» **What the task requires**:
Extract every line that includes the string "with".

» **Stored records**:
....

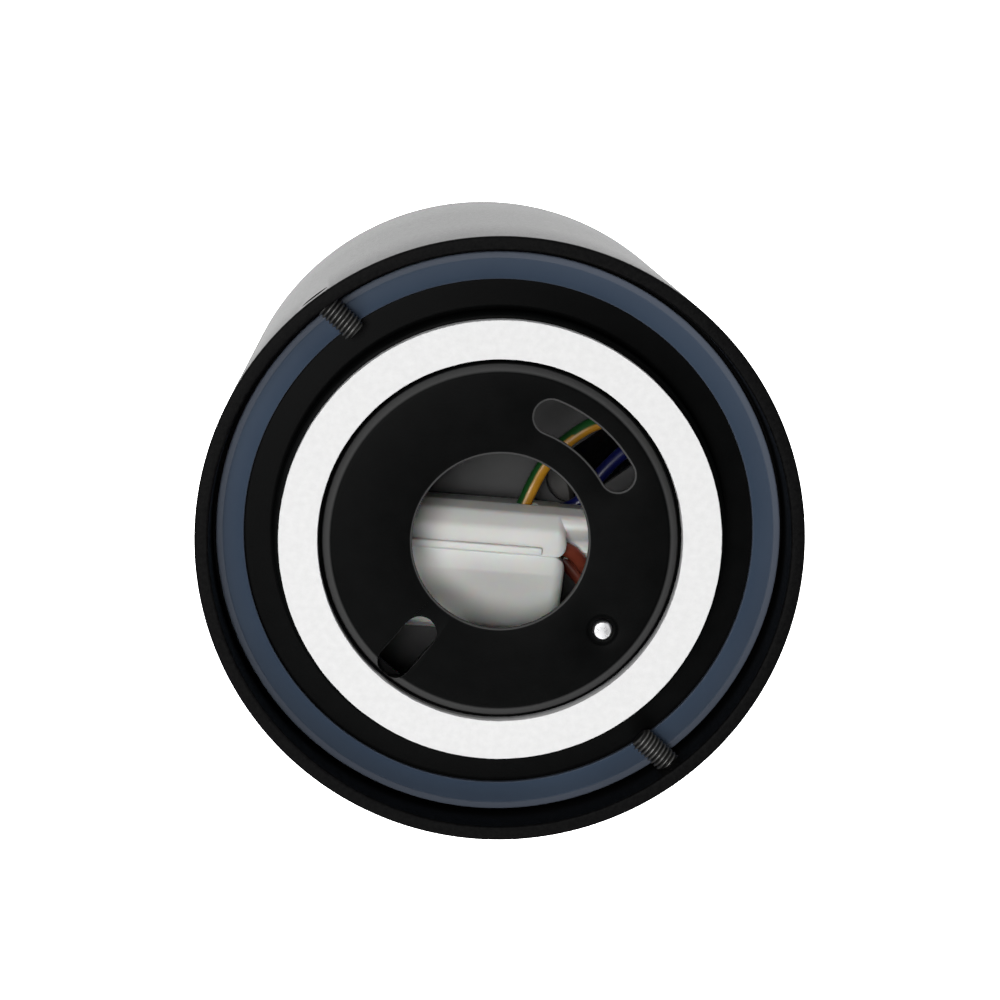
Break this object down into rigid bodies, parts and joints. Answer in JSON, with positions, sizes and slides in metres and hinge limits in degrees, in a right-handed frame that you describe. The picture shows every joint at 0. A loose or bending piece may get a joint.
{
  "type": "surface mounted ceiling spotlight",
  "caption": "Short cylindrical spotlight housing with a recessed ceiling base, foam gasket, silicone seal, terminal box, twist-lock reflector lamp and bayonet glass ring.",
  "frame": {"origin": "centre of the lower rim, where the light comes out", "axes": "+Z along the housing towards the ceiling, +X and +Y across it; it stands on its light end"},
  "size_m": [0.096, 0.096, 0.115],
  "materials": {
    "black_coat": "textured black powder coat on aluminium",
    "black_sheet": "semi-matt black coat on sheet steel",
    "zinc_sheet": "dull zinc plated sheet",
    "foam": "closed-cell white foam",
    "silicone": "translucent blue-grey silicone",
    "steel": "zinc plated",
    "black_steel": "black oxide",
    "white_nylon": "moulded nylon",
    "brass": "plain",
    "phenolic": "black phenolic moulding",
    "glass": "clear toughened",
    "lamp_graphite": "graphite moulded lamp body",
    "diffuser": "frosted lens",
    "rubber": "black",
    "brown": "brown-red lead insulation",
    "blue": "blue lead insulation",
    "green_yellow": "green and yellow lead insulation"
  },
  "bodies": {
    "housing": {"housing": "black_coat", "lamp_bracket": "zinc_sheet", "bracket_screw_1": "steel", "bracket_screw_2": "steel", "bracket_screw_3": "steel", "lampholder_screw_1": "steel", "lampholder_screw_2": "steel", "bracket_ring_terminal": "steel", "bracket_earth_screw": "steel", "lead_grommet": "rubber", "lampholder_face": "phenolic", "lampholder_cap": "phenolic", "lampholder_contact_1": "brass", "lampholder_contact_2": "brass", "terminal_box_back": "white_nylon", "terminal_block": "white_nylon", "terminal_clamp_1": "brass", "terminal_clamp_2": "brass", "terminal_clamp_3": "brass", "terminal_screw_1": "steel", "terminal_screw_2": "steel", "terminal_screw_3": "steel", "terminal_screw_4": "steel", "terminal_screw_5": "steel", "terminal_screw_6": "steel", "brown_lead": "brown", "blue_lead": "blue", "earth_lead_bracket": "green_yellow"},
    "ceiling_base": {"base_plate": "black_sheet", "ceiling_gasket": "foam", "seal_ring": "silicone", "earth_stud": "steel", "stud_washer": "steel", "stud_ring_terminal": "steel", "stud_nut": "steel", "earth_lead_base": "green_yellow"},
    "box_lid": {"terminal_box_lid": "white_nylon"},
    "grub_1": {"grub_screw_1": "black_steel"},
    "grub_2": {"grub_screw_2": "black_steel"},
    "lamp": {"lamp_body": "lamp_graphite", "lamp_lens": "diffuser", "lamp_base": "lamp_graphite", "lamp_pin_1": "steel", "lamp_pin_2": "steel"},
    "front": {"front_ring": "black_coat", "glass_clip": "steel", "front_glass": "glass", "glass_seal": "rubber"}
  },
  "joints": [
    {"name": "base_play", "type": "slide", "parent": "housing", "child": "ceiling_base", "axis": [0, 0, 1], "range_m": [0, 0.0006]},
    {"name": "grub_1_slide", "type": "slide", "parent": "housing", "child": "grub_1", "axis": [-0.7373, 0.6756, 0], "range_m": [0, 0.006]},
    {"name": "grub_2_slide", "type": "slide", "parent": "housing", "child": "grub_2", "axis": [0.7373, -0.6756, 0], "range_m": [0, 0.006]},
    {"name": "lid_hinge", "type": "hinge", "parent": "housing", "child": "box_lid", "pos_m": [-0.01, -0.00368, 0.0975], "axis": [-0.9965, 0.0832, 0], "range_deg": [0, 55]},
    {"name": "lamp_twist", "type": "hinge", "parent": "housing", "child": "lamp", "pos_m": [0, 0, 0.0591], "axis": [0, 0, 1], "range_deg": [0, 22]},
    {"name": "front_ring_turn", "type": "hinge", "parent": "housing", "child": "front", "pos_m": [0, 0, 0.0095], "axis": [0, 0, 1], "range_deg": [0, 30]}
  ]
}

....

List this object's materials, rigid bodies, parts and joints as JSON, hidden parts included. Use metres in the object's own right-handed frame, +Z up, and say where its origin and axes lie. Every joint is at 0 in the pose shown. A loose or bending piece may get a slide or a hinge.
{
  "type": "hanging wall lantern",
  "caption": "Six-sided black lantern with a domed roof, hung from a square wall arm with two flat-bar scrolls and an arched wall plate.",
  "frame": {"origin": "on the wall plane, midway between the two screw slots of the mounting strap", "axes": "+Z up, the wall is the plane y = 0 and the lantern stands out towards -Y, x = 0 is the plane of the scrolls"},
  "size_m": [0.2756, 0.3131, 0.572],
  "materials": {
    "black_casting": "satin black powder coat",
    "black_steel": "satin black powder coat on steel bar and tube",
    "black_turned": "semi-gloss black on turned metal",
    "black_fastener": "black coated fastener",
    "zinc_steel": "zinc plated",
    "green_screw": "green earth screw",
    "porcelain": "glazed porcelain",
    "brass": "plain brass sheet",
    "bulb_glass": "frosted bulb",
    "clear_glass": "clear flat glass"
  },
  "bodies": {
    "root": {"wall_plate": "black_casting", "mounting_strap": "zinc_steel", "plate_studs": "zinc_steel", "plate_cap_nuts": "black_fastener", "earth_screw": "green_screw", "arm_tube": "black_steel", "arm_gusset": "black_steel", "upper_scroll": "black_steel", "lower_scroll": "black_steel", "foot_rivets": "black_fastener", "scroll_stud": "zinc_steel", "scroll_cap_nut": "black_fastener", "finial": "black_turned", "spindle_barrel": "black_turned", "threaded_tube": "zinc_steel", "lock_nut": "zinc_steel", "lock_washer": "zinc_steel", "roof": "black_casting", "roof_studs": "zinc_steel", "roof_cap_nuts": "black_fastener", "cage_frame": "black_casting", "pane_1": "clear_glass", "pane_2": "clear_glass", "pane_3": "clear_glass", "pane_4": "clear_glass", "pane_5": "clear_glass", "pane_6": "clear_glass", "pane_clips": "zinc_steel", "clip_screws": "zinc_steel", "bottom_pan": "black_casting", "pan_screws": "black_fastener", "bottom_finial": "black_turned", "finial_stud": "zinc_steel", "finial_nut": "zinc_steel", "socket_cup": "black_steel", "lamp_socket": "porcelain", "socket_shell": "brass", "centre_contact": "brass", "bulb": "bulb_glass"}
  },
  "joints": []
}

....

» **Full answer**:
Break this object down into rigid bodies, parts and joints. Answer in JSON, with positions, sizes and slides in metres and hinge limits in degrees, in a right-handed frame that you describe. The picture shows every joint at 0. A loose or bending piece may get a joint.
  "caption": "Short cylindrical spotlight housing with a recessed ceiling base, foam gasket, silicone seal, terminal box, twist-lock reflector lamp and bayonet glass ring.",
  "caption": "Six-sided black lantern with a domed roof, hung from a square wall arm with two flat-bar scrolls and an arched wall plate.",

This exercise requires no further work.